The Standing Committee on Aboriginal and Torres Strait Islander Affairs tabled its much-anticipated inquiry into language learning on Aboriginal communities on September 17, titled Our Land Our Languages.
The report unashamedly puts language front and centre, not just to Aboriginal identity, but also health and wellbeing. For example, it says Aboriginal and Torres Strait Islanders who speak an Indigenous language enjoy “markedly” better health and are more likely to be employed, attend school and receive a post-school qualification than those who do not. They are also less likely to abuse alcohol, be charged by police or be a victim of violence.
Aboriginal languages are dying at a horrifying rate. Of the close to 250 languages spoken at the time of invasion, about half have disappeared. The report found that only about 18 are spoken today. Many others are being painstakingly revived, recovered and recorded. Greg Dickson, writing in Crikey on September 17, said that National Geographic has identified northern Australia as a “global hotspot”, where endangered languages face a “severe threat” of extinction.
This is why Aboriginal communities and bilingual education advocates have long campaigned for more support and funding for the urgent work of teaching children to speak, read and write their own language.
The recommendations in Our Land Our Language have been welcomed by bilingual education advocates. They are implicitly very critical of current approaches — especially in the Northern Territory, where bilingual education was dramatically scaled back four years ago by the then-Labor government.
For example, the report recommends “resourcing bilingual school education programs for Indigenous communities where the child’s first language is an Indigenous language”. In the NT, about 40% of children speak a language other than English at home. It also recommends compulsory cultural awareness training, and training in “English as an additional language” teaching for all teachers working in Aboriginal communities.

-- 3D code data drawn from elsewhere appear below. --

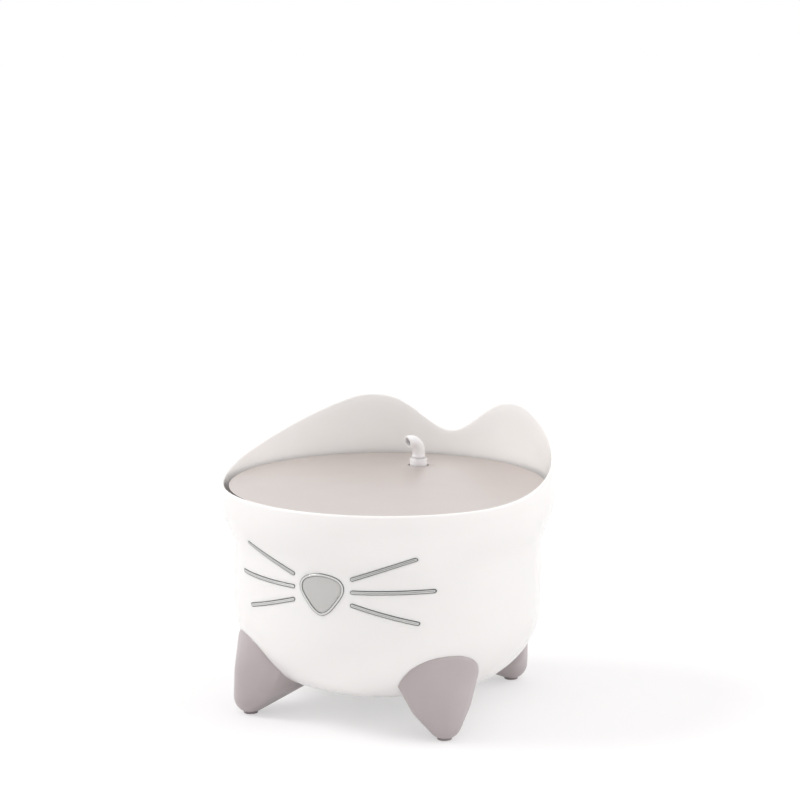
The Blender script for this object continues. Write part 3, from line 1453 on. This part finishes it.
@dataclass
class FlowCap:
    """The cap with the spigot, and the loop that lifts it."""

    centre: Flat = (0.0, 50.0)
    z: float = 136.0
    radius: float = 18.5
    height: float = 5.4
    spigot: float = 5.7
    spigot_height: float = 12.3
    spigot_bore: float = 4.6
    pipe: float = 3.4
    plug: float = 9.3
    ring_radius: float = 11.0
    ring_half: float = 1.9
    pin_z: float = 2.4

    def beside(self, gap: float) -> Matrix:
        """Where the pin's axis lies, at a gap from the cap's edge."""
        return Matrix.Translation((self.radius + gap, self.centre[1], self.z + self.pin_z))

    def build_cap(self) -> None:
        """Turns the cap: rim, sunk ring, cone and spigot, with the seal's groove below."""
        r, h, top, plug, pipe = self.radius, self.height, self.spigot_height, self.plug, self.pipe
        corners = [
            (pipe, -5.6, 0.2), (plug, -5.6, 0.5), (plug, -3.4, 0.2), (7.9, -3.4, 0.2), (7.9, -1.6, 0.2),
            (plug, -1.6, 0.2), (plug, 0.05, 0.2), (r, 0.05, 0.3), (r, h, 1.7), (14.2, h, 0.5),
            (12.8, h - 1.3, 0.8), (9.6, h - 1.4, 1.2), (6.4, h + 0.4, 0.8), (self.spigot, h + 1.6, 0.6),
            (self.spigot, top, 0.4), (self.spigot_bore, top, 0.35), (self.spigot_bore, 2.6, 0.1),
            (pipe, 2.6, 0.1),
        ]  # fmt: skip
        cap = turned("flow_cap_body", corners, 128, self.centre, self.z, closed=True, angle=32)
        pin = turned("pin", drum(1, 0, 6, 0.3), 32, place=self.beside(-1) @ spin(90, "Y"))
        dress(join("flow_cap_body", [cap, pin], 32), "tray", "flow_cap", "bowl_plastic", TRAY_WHITE)

    def build_ring(self) -> None:
        """The loop: a flat band with soft edges that grows out of its barrel."""
        r, half, place = self.ring_radius, self.ring_half, self.beside(0.4)
        section = [(r - 1.5, -half, 0.7), (r + 1.7, -half, 0.9), (r + 1.7, half, 0.9), (r - 1.5, half, 0.7)]
        stand = place @ Matrix.Translation((r + 0.3, r, 0))
        band = turned("band", section, 120, closed=True, angle=40, place=stand)
        tube = [(1.1, 0, 0.1), (2.0, 0, 0.5), (2.0, 11, 0.9), (0.01, 11, 0), (0.01, 5.2, 0), (1.1, 5.2, 0)]
        barrel = turned("barrel", tube, 40, closed=True, steps=4, angle=40, place=place @ spin(90, "Y"))
        dress(join("lift_loop", [band, barrel], 40), "ring", "finger_ring", "bowl_plastic", TRAY_WHITE)

    def build(self) -> None:
        """Builds the cap and its loop."""
        self.build_cap()
        self.build_ring()


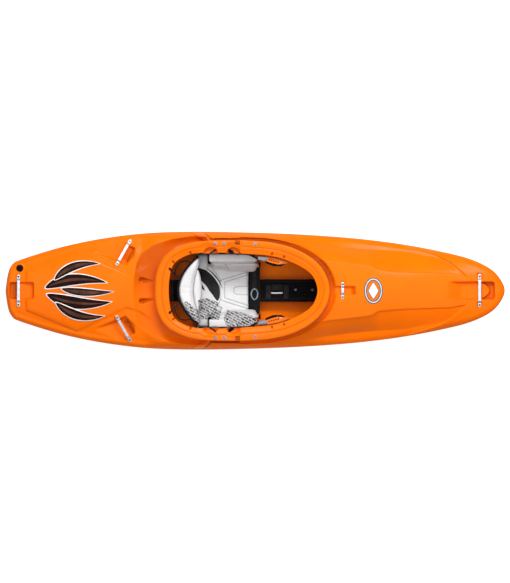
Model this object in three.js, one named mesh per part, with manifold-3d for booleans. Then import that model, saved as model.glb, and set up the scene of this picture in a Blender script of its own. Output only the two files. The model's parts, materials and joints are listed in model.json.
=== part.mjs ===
import * as THREE from 'three';
import { mergeVertices } from 'three/addons/utils/BufferGeometryUtils.js';
import Module from 'manifold-3d';

const wasm = await Module();
wasm.setup();

// A whitewater kayak in millimetres. +X points to the bow, +Y to port, +Z up; the flat of the
// bottom lies at height zero and the origin is under the middle of the boat.
const hullLength = 2740;
const hullBeam = 650;
const profileHeight = 400;
const wallThickness = 7;
const rimLength = 956;
const rimWidth = 550;
const rimCentreX = -67;
const rimRearHeight = 300;
const rimFrontHeight = 385;
const openingLength = 814;
const openingWidth = 410;
const openingCentreX = -63;
const fitGap = 0.3;
const overrun = 60;

const halfLength = hullLength / 2;
const halfBeam = hullBeam / 2;
const floorLevel = wallThickness;

const finishes = {
  hull: { color: 0xff7300, roughness: 0.35, metalness: 0 },
  hook: { color: 0xff7a08, roughness: 0.45, metalness: 0 },
  steel: { color: 0xc9ced2, roughness: 0.25, metalness: 1 },
  blackPlastic: { color: 0x141414, roughness: 0.5, metalness: 0 },
  foam: { color: 0x1c1c1e, roughness: 0.9, metalness: 0 },
  cushion: { color: 0xd8d8d8, roughness: 0.8, metalness: 0 },
  webbing: { color: 0x4c4f52, roughness: 0.9, metalness: 0 },
  cord: { color: 0x101113, roughness: 0.8, metalness: 0 },
  ladder: { color: 0x1b2a36, roughness: 0.5, metalness: 0 },
};

const kayak = new THREE.Group();

// Tables of shares: each pair is a place along the half length and a share of the size it follows.
const outlineShares = [
  [1, 0], [0.9936, 0.112], [0.9695, 0.269], [0.9454, 0.3615], [0.9053, 0.459], [0.845, 0.558],
  [0.7246, 0.68], [0.604, 0.775], [0.4837, 0.846], [0.3633, 0.899], [0.1826, 0.952], [0.002, 0.9825],
  [-0.239, 1], [-0.4195, 0.978], [-0.54, 0.9265], [-0.6604, 0.8465], [-0.7808, 0.733],
  [-0.9013, 0.58], [-0.9494, 0.5086], [-0.9654, 0.4785], [-0.9815, 0.393], [-0.9896, 0.3015],
  [-0.9976, 0.1066], [-1, 0],
];
const keelShares = [
  [-1, 0.36], [-0.8, 0.17], [-0.65, 0.08], [-0.48, 0.015], [-0.34, 0], [0.2, 0], [0.35, 0.02],
  [0.5, 0.075], [0.65, 0.19], [0.8, 0.36], [0.9, 0.5], [1, 0.66],
];
const sheerShares = [
  [-1, 0.462], [-0.8, 0.43], [-0.51, 0.438], [-0.22, 0.462], [0, 0.48], [0.22, 0.512],
  [0.44, 0.57], [0.66, 0.655], [0.84, 0.73], [1, 0.812],
];
const ridgeShares = [
  [-1, 0.555], [-0.88, 0.59], [-0.73, 0.615], [-0.51, 0.655], [-0.4, 0.67], [-0.22, 0.725],
  [0, 0.795], [0.3, 0.89], [0.44, 0.92], [0.58, 0.92], [0.73, 0.9], [0.88, 0.875], [1, 0.85],
];
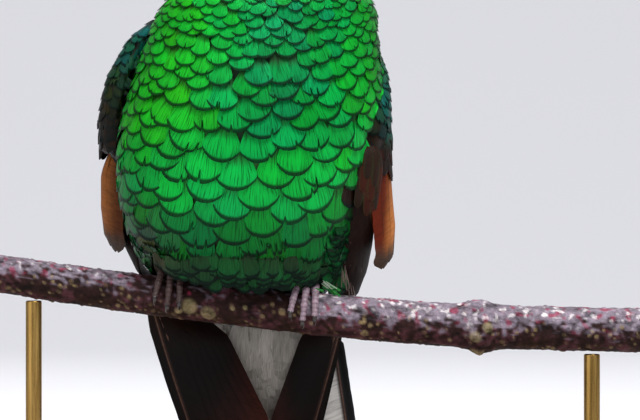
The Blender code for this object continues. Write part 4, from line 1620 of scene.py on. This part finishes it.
def shields(count, t):
    """1 in the middle of each horny shield and 0 in the crease between two."""
    return np.abs(np.sin(math.pi * count * t)) ** 0.6


def shield_colours(dark, pale, shield):
    return between(dark, pale, (0.25 + 0.75 * shield)[:, None, None] * np.ones((1, TOE_SIDES, 1)))


def round_twig(x, degrees, lift):
    """Points at angles from the twig's top to the front, at a height over the bark."""
    turn = np.radians(degrees)
    reach = perch_radius(x) + lift
    return xyz(x, -reach * np.sin(turn), perch_height(x) + reach * np.cos(turn))


def make_toe(name, x, toe, pale, dark):
    start, end, first, last = toe
    t = np.linspace(0.0, 1.0, 90)
    shield = shields(SHIELDS, t)
    joint = bump_at(t, 0.36, 0.12) + bump_at(t, 0.70, 0.10) + 0.9 * bump_at(t, 0.97, 0.08)
    radius = (0.44 - 0.12 * t) * (0.88 + 0.12 * shield) + 0.05 * joint
    radius *= np.sqrt(np.clip(1.0 - ((t - 0.95) / 0.052) ** 2, 0.02, 1.0)) ** (t > 0.95)
    line = round_twig(x + start + (end - start) * t, first + (last - first) * t, 0.30 + radius)
    rings = swept_rings(line, radius, TOE_SIDES)
    return ring_tube(name, in_world(rings), shield_colours(dark, pale, shield))


def make_claw(name, x, toe):
    """A hook that leaves the bark in a low arch and points back to it."""
    _, end, _, last = toe
    t = np.linspace(0.0, 1.0, 26)
    sweep = math.copysign(CLAW_SWEEP, last)
    radius = 0.27 * (1.0 - t) ** 0.7 + 0.03
    lift = 0.48 + 0.35 * np.sin(math.pi * t ** 0.8) - 0.30 * t ** 2
    line = round_twig(x + end + 0.0 * t, last - 0.12 * sweep + sweep * t, lift + 0.1)
    rings = swept_rings(line, radius, CLAW_SIDES)
    return ring_tube(name, in_world(rings), flat_colour(HORN, rings.shape[:2]))


print("shield and crease:", shields(SHIELDS, np.array((0.5, 1.0)) / SHIELDS).round(2))

# %% [markdown]
# The shank goes up into the belly feathers, and a small palm joins the toes on top of the twig. Toes and
# claws are kept apart as two pieces, because skin is dull and horn is glossy.

# %% Whole feet


def make_shank(name, ankle, pale, dark):
    t = np.linspace(0.0, 1.0, 40)
    shield = shields(SHANK_SHIELDS, t)
    radius = 0.52 * (0.92 + 0.08 * shield) + 0.22 * bump_at(t, 0.0, 0.25)
    line = ankle + np.array((0.0, 2.6, 4.8)) * t[:, None]
    rings = swept_rings(line, radius, TOE_SIDES)
    return ring_tube(name, in_world(rings), shield_colours(dark, pale, shield))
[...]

Beyond the classroom, the report says the government should set up a national interpreting service for Indigenous languages, expand the Indigenous Languages Support Program and improve community access to the language archive at the Australian Institute of Aboriginal and Torres Strait Islander Studies.
It also recommends that Indigenous languages be recognised in the Australian constitution.
While it is unclear how many of the recommendations will be implemented, Labor and the Coalition were quick to welcome the report. The September 18 Australian said Minister for School Education Peter Garrett had promised to “talk to state governments about adopting bilingual education for Indigenous children”. He acknowledged that school attendance would improve if children were taught in their own languages for the early years.
Opposition Indigenous affairs minister Nigel Scullion said education was a matter for state and territory governments, but conceded: “I generally support bilingual education as a transitional program from preschool to Year 5”.
However, in the recent past, Labor and Coalition governments have stressed the importance of English as the predominant language in education.
Labor MP Shayne Neumann, who chairs the standing committee, said on September 17 that the result of NT Labor’s English-only policy, introduced in 2008, was “a decline in school attendance and educational outcomes”. He said NT Labor defended the policy at the committee hearing in Darwin early this year, only to quietly drop it soon after.
The report was released less than a month after the NT elections, which saw the Country Liberal Party (CLP) swept to power on a strong bush vote. On the campaign trail, and during community visits since, the CLP has talked up the importance of first-language learning. But it has not released any detailed policy or funding commitments.
The task now for Aboriginal communities and defenders of bilingual education will be to make sure governments start putting funding and resource commitments on the table. It will be a large task to rebuild abandoned bilingual programs in the NT, for example. We must ensure governments don’t adopt the easier, more symbolic recommendations and let the actual hard work fall by the wayside.